The platform does not need a modeling layer for ClickHouse.

The stable path is:

  1. deploy ClickHouse
  2. create one database per tenant
  3. manage schema as SQL migrations in Git
  4. create tenant credentials
  5. expose those credentials to Superset through a fixed Secret contract
  6. let ingestion workflows load data into the existing tables

This keeps the system understandable for operators and developers:

  • the SQL in Git is the schema
  • the migration runner applies that SQL
  • Superset only needs working tenant credentials

Architecture

Git
  ├─ ClickHouse deployment manifests
  ├─ global SQL migrations
  ├─ tenant bootstrap SQL
  ├─ tenant schema SQL
  └─ tenant credential manifests
 
Runtime
  ├─ one ClickHouse deployment
  ├─ one ClickHouse database per tenant
  ├─ one ClickHouse user per tenant
  ├─ one Superset tenant per organization
  └─ one Superset datasource per tenant pointing to its ClickHouse database
 
Data flow
  ├─ data lands in curated storage
  ├─ loader jobs insert data into ClickHouse tables
  └─ Superset reads from ClickHouse

Principles

  • SQL-first: schema is written directly as SQL.
  • Git-first: all managed schema changes are reviewed in Git.
  • Tenant isolation first: every tenant gets its own database and credentials.
  • Explicit rollout: schema changes are applied deliberately, not by hidden background automation.
  • Small contracts: Superset integration depends only on a small credential Secret.
  • Separate responsibilities: deployment, schema rollout, Superset lifecycle, and ingestion are independent workflows.

ClickHouse deployment

ClickHouse runs as a Kubernetes workload and is treated as a shared analytics backend.

Current expectations:

  • one Kubernetes deployment context for ClickHouse
  • persistent storage
  • stable in-cluster service name
  • HTTP access for Superset
  • native access for operational tooling

The current deployment may stay small for now. It can be expanded later without changing the tenant contract.

Tenant model

Each tenant gets:

  • one database: tenant_<slug>
  • one role: role_tenant_<slug>
  • one user: user_tenant_<slug>

The tenant user is used by Superset for that tenant.

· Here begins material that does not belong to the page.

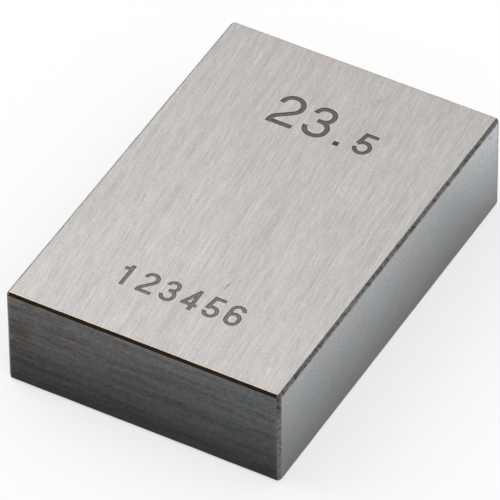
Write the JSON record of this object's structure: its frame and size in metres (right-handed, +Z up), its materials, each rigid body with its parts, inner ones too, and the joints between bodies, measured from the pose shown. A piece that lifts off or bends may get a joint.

This keeps the security model simple:

  • Superset tenant A only sees database A
  • Superset tenant B only sees database B
  • there is no shared base database in the normal path

Schema management

Schema is managed directly as versioned SQL migrations.

Migration structure:

migrations/
  <environment>/
    global/
    tenants/
      <tenant>/
        bootstrap/
        schema/
    tenants.txt

Meaning:

  • global/ contains shared operational SQL
  • bootstrap/ contains tenant database and access setup
  • schema/ contains tenant table definitions and later changes
  • tenants.txt defines which tenants are active for rollout

Rules:

  • the SQL file is the contract
  • the database name is written explicitly in tenant SQL
  • schema changes are additive and versioned
  • rollout happens through a migration command, not through ad-hoc manual edits in ClickHouse

Table design

This concept does not enforce a special naming model beyond clarity and stability.

Tables should be:

  • domain-specific
  • easy to understand
  • stable enough for dashboards and queries

Good examples are simple table names such as:

  • batterydata
  • reservationdata_device
  • reservationdata_reservations

The concept does not require a separate space dimension in the schema contract.

Data loading

Data loading is outside the schema mechanism.

That means:

  • schema migrations create and change tables
  • loader jobs insert data into those tables
  • loaders can be implemented independently of the migration runner

Typical sources:

  • Parquet files in curated storage
  • batch exports
  • domain-specific processing pipelines

This separation is useful because schema rollout and data ingestion have different failure modes and different release cycles.

Superset integration

Superset is integrated per tenant.

Each SupersetTenant can enable a ClickHouse datasource.

The runtime contract is:

  • ClickHouse host and port are platform-level settings
  • the tenant-specific database name, username, and password come from a Kubernetes Secret
  • the operator injects these values into the Superset pod
  • Superset registers or updates the ClickHouse datasource automatically

Required Secret keys:

  • database
  • username
  • password

This is enough to make the Superset side simple and repeatable.

Operational workflow

The standard path for a new tenant is:

  1. create tenant bootstrap SQL
  2. add tenant schema SQL
  3. activate the tenant in the environment
  4. run migration dry-run
  5. apply migrations
  6. generate tenant credentials
  7. publish the tenant credential Secret for Superset
  8. create or update the SupersetTenant
  9. verify datasource readiness

The standard path for a schema change is:

  1. add a new SQL migration file
  2. review it in Git
  3. run dry-run
  4. apply it
  5. run state checks
  6. verify dashboards and queries

What stays stable over time

Even if the ClickHouse deployment grows later, these contracts should remain stable:

  • tenant database naming
  • tenant user naming
  • migration directory layout
  • explicit SQL migrations
  • Secret keys for Superset integration

That allows the platform to improve deployment topology later without redesigning the integration model.

Summary

ClickHouse integration is simple when the contract stays small:

  • ClickHouse is the analytics database
  • Superset connects directly to it
  • every tenant gets its own database and credentials
  • schema is managed as SQL in Git
  • migrations are applied explicitly
  • ingestion stays separate from schema rollout

This is not the most abstract solution. It is the one that is easiest to understand, operate, and extend safely.